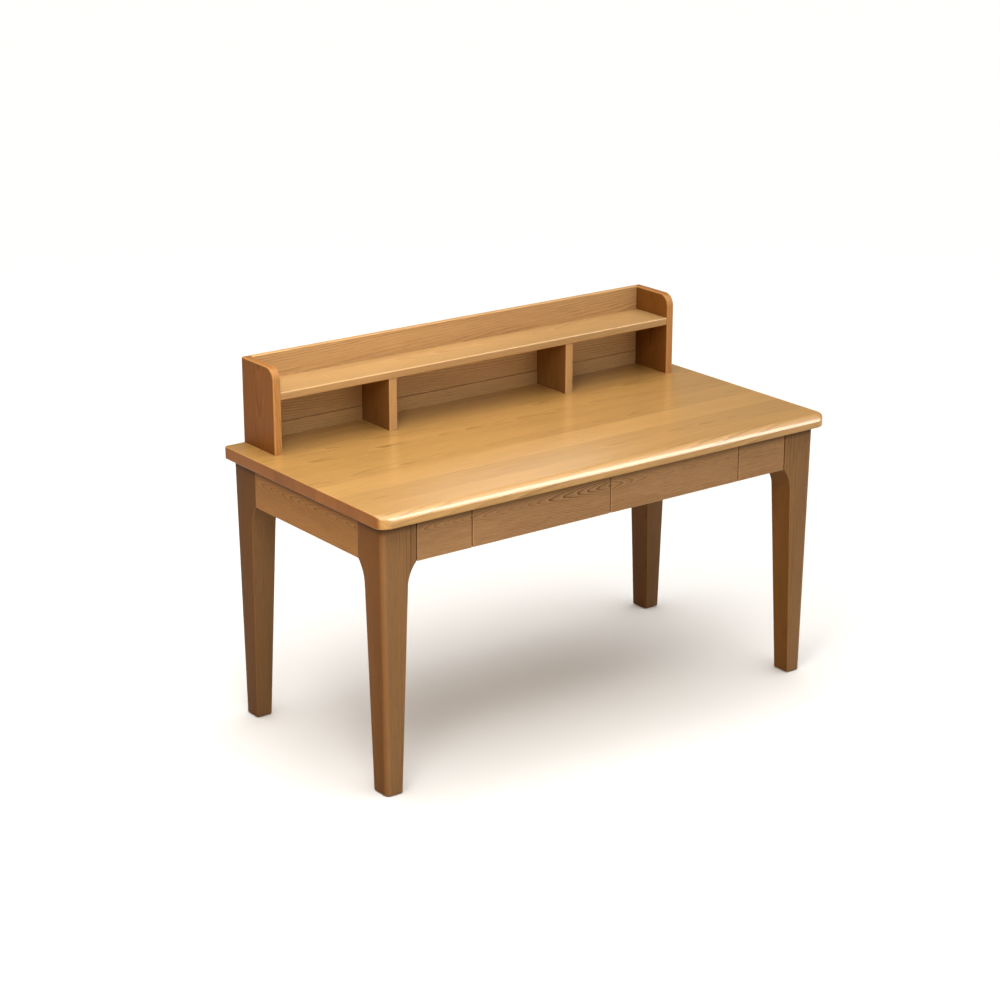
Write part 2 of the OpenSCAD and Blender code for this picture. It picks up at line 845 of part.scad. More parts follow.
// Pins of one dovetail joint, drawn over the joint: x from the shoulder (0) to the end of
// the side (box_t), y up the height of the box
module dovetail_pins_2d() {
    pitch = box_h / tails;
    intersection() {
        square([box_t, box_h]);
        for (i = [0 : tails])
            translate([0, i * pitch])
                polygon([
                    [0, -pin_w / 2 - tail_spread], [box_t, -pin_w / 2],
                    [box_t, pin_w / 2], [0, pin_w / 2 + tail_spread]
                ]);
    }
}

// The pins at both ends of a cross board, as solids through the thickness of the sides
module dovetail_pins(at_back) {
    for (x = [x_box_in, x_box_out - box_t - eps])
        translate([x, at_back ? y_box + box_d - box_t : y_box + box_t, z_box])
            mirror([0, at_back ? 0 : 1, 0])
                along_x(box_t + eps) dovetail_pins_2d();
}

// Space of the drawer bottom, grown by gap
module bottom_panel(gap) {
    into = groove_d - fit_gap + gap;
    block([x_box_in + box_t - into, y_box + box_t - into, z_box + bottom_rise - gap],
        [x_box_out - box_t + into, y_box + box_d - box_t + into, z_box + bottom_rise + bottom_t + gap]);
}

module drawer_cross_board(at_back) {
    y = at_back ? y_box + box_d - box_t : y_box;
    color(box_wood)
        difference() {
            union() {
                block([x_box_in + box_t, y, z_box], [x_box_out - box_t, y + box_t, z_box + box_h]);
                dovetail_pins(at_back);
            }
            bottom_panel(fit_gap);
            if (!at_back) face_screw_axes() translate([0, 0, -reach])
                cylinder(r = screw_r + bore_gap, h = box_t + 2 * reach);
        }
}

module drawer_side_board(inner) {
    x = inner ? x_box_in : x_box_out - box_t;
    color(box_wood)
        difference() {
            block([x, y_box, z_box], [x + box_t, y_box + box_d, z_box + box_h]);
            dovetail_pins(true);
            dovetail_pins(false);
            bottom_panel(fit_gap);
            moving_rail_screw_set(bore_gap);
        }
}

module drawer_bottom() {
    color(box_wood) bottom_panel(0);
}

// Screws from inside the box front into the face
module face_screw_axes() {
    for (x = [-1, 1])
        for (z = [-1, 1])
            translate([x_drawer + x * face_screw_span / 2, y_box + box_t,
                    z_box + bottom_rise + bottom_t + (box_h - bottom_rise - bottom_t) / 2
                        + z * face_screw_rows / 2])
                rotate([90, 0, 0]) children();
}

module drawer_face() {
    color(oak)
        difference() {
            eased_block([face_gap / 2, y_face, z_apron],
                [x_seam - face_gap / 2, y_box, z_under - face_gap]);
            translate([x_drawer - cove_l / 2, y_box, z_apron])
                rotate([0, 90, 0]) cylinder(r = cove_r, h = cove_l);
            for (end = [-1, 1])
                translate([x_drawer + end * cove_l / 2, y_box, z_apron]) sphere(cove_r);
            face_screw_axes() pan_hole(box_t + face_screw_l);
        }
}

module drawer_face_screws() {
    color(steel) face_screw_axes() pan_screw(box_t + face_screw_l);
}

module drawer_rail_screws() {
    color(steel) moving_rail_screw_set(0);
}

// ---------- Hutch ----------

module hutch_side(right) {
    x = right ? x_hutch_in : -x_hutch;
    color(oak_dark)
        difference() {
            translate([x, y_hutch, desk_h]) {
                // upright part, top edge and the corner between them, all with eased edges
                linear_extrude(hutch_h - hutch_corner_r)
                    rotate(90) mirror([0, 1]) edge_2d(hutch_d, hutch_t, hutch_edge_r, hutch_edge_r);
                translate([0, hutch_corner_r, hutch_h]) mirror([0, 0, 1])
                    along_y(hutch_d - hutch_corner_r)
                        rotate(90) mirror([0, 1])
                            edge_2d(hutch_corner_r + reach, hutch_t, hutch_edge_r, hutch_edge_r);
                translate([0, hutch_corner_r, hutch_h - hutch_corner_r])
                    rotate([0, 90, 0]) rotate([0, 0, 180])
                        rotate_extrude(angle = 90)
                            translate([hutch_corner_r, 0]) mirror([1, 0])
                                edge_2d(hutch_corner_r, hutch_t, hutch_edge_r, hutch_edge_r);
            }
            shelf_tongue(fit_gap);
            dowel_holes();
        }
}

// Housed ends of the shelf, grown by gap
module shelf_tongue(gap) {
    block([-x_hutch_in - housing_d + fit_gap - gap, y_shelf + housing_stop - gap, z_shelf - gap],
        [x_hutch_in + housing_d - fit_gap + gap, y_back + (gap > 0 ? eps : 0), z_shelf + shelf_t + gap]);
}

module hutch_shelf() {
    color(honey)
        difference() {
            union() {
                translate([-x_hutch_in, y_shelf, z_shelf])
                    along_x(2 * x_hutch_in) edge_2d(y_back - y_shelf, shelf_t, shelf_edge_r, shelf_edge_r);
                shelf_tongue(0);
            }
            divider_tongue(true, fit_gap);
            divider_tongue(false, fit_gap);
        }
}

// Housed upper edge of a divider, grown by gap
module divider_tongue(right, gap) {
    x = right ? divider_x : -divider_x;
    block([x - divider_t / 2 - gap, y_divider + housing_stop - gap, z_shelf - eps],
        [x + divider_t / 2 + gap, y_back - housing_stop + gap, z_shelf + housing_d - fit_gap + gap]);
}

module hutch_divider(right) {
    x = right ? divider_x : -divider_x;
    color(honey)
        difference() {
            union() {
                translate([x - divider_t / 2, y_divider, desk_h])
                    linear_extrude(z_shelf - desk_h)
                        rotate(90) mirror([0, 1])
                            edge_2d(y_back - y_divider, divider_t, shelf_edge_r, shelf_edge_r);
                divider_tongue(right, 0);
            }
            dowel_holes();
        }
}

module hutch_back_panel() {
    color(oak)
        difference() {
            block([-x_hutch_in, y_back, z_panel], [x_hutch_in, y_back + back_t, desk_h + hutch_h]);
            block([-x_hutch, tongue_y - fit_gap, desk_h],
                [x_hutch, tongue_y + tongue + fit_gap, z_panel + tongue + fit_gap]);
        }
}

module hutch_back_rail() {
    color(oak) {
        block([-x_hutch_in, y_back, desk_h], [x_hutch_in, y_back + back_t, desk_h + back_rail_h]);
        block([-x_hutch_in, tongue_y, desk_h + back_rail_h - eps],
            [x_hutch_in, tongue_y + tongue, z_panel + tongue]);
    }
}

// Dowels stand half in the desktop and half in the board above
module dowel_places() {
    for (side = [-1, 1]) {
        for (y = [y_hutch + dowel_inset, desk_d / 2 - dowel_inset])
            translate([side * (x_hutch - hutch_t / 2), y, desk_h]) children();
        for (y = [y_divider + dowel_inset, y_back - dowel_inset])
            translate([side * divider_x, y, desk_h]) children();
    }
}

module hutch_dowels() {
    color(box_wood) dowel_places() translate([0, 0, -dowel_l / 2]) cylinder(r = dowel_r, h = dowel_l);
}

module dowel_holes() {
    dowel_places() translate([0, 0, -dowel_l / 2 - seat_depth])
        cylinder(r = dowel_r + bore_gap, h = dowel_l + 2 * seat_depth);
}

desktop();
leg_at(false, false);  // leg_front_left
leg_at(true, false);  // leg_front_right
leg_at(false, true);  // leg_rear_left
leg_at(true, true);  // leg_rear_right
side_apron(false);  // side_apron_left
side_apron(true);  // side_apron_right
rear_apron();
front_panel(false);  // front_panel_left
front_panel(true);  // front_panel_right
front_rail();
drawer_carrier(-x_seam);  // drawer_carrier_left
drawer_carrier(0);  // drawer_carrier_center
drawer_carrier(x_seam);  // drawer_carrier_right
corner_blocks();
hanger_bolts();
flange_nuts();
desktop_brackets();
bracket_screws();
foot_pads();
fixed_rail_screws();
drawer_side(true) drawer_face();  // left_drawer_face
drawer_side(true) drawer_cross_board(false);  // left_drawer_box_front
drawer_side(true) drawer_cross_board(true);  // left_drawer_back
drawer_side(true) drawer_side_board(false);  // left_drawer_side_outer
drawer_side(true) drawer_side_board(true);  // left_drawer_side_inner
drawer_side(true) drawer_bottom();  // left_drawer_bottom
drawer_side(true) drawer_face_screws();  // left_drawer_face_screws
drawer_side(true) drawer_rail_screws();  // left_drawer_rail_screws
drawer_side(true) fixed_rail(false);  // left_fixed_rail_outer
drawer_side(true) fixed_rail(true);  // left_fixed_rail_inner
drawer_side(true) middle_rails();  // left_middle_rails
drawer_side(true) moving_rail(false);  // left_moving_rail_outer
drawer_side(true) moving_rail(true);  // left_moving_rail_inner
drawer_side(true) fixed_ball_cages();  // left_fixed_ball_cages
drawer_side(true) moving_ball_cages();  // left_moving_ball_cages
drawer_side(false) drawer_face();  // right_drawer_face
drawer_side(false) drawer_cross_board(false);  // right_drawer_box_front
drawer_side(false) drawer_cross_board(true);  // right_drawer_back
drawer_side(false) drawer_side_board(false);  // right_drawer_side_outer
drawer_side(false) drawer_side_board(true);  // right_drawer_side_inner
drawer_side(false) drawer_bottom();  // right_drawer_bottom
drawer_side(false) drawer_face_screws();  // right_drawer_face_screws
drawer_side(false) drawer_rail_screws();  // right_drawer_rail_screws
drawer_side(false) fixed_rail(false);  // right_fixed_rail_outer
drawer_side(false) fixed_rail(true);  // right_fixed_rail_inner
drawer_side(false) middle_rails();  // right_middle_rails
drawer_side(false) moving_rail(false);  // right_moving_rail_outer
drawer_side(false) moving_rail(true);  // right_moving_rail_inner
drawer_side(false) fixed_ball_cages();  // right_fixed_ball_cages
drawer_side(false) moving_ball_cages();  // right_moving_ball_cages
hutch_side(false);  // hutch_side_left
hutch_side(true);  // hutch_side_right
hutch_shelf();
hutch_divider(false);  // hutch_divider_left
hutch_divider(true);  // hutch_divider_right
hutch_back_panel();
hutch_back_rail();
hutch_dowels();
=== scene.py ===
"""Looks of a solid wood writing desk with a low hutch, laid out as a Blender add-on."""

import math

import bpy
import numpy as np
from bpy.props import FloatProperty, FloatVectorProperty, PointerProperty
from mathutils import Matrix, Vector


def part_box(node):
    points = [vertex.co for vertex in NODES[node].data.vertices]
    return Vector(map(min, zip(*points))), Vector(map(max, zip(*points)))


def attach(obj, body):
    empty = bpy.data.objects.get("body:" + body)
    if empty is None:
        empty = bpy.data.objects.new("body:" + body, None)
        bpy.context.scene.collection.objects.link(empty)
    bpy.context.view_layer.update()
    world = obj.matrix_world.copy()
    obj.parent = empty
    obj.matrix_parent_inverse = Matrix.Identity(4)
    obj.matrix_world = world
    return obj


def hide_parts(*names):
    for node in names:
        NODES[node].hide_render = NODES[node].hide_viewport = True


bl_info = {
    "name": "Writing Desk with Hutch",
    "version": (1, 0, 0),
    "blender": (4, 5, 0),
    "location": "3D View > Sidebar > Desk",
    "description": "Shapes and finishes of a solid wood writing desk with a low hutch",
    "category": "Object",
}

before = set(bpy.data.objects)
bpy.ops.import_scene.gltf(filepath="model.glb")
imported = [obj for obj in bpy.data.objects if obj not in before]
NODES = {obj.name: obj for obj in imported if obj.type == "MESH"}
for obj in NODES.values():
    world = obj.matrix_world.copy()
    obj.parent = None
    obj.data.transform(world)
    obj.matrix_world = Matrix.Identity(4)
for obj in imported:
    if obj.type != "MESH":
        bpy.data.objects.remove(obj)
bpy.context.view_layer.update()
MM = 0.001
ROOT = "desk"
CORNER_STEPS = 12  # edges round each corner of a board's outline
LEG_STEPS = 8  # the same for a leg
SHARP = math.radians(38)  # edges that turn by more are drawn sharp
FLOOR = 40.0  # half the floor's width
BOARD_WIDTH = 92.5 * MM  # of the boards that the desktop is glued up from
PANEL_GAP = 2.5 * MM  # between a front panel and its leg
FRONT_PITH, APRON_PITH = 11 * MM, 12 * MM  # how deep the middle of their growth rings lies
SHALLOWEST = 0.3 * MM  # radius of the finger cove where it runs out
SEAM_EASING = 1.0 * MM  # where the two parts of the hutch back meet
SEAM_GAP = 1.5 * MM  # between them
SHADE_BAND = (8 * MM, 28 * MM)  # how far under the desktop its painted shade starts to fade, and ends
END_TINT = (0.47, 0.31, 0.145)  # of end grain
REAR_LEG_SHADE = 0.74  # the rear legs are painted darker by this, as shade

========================

▶ _Stated goal_
Return, unchanged, the run of lines above that opens with the line containing "hutch_shelf();" and closes with the line containing "for node in". Include both.

▶ _The result_
hutch_shelf();
hutch_divider(false);  // hutch_divider_left
hutch_divider(true);  // hutch_divider_right
hutch_back_panel();
hutch_back_rail();
hutch_dowels();
=== scene.py ===
"""Looks of a solid wood writing desk with a low hutch, laid out as a Blender add-on."""

import math

import bpy
import numpy as np
from bpy.props import FloatProperty, FloatVectorProperty, PointerProperty
from mathutils import Matrix, Vector


def part_box(node):
    points = [vertex.co for vertex in NODES[node].data.vertices]
    return Vector(map(min, zip(*points))), Vector(map(max, zip(*points)))


def attach(obj, body):
    empty = bpy.data.objects.get("body:" + body)
    if empty is None:
        empty = bpy.data.objects.new("body:" + body, None)
        bpy.context.scene.collection.objects.link(empty)
    bpy.context.view_layer.update()
    world = obj.matrix_world.copy()
    obj.parent = empty
    obj.matrix_parent_inverse = Matrix.Identity(4)
    obj.matrix_world = world
    return obj


def hide_parts(*names):
    for node in names:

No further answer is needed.